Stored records
—————
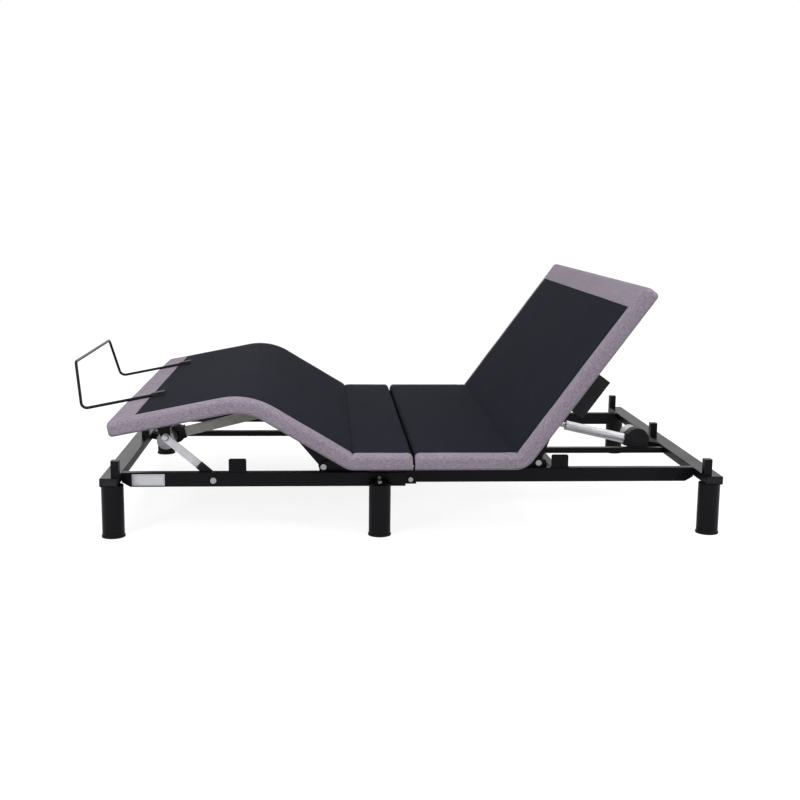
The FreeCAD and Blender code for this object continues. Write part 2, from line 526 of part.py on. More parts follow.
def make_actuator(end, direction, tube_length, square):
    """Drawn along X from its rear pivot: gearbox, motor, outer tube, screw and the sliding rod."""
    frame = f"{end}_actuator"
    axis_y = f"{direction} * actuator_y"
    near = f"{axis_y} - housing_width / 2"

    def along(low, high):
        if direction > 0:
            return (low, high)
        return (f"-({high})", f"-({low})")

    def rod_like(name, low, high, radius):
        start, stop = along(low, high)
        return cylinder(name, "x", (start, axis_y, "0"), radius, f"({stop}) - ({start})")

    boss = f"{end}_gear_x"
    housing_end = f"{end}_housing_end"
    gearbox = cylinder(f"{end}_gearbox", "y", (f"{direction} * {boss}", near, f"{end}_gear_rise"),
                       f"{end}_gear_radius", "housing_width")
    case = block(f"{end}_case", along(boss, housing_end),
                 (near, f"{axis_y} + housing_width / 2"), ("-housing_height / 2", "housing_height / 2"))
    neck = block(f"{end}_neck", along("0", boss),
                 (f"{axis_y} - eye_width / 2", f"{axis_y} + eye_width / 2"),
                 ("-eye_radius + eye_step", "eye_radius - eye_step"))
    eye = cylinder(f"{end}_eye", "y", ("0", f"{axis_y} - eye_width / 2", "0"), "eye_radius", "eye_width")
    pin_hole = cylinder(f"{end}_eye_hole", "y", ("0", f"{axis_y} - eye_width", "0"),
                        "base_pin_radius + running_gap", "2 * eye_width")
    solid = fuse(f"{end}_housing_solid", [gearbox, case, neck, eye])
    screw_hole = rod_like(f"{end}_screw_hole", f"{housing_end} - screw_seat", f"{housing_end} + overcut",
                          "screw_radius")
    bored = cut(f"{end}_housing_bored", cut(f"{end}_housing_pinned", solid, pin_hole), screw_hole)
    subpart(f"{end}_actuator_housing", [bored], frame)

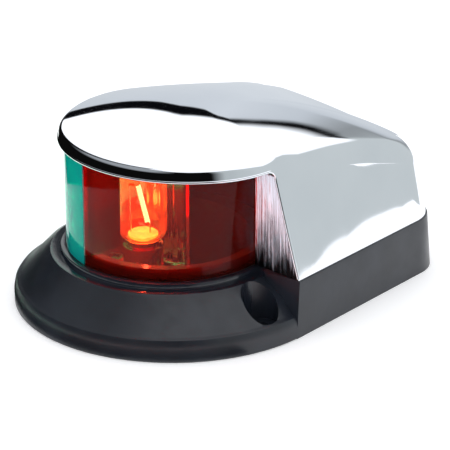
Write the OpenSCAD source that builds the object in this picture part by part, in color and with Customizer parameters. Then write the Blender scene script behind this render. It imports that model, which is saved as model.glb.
—————
DO THIS
Among the entries above, how many lines hold the string "from"? Respond with nothing but the number.

SOLVED EXERCISE
2